Dairy Farmers of Canada, an organization "run for farmers by farmers," exists to promote the quality and nutritional value of Canada's dairy products. To that end, DFC focuses its Search campaigns on driving consumers to its own sites, like Dairy Goodness, that feature articles, menu ideas, and an assortment of recipes.

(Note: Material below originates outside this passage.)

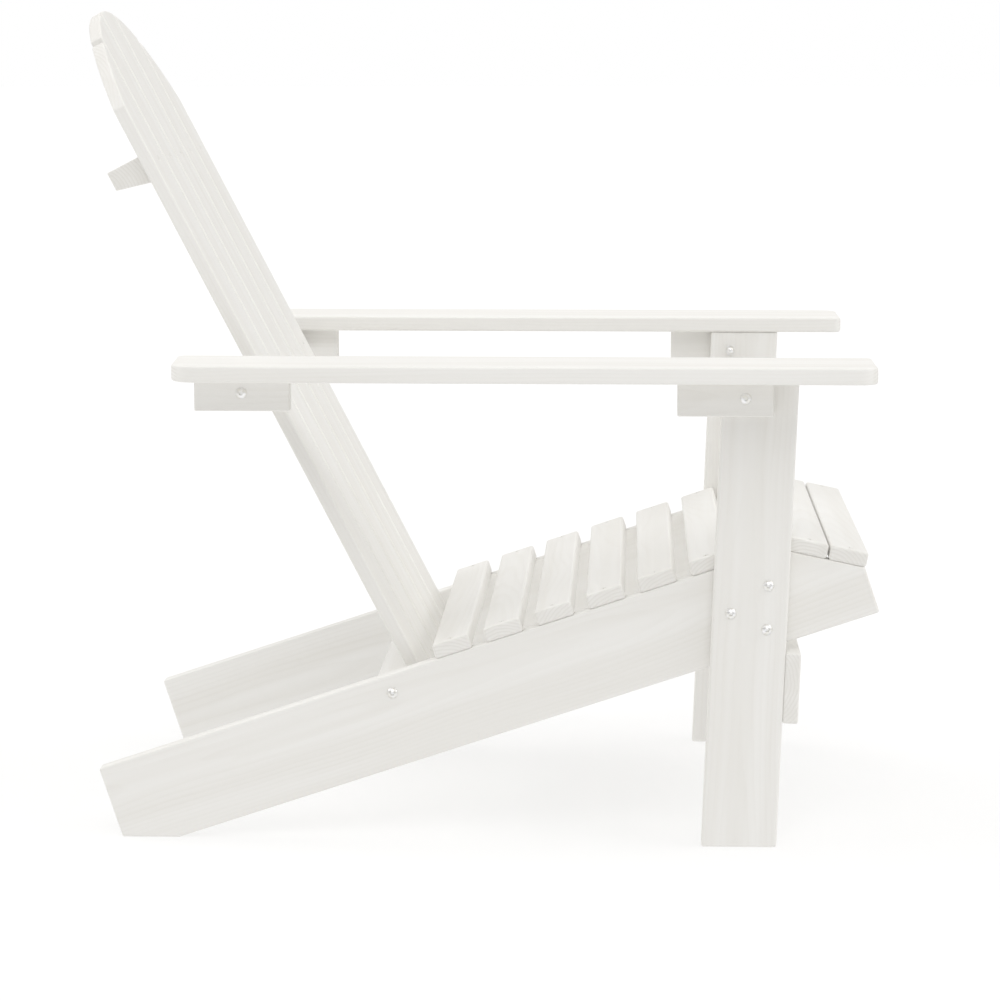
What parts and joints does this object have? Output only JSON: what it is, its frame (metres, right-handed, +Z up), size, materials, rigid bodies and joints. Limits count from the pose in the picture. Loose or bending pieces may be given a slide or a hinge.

With no products of its own to sell, it can be tricky to link its web investments to an increase in dairy product consumption. DFC turned to other online actions to measure its success. "To solve part of the puzzle, we defined the increase in successful sessions to our recipe pages as a crucial KPI," said Patrice Bilodeau, web specialist at Dairy Farmers of Canada. "We assumed that in the absence of hard incentives like coupons, serving the perfect recipe to fit a consumer's need is as close as we can get to a conversion-like action. Our thinking is that if we can put the right recipe in front of consumers, we can expect them to go and buy dairy products."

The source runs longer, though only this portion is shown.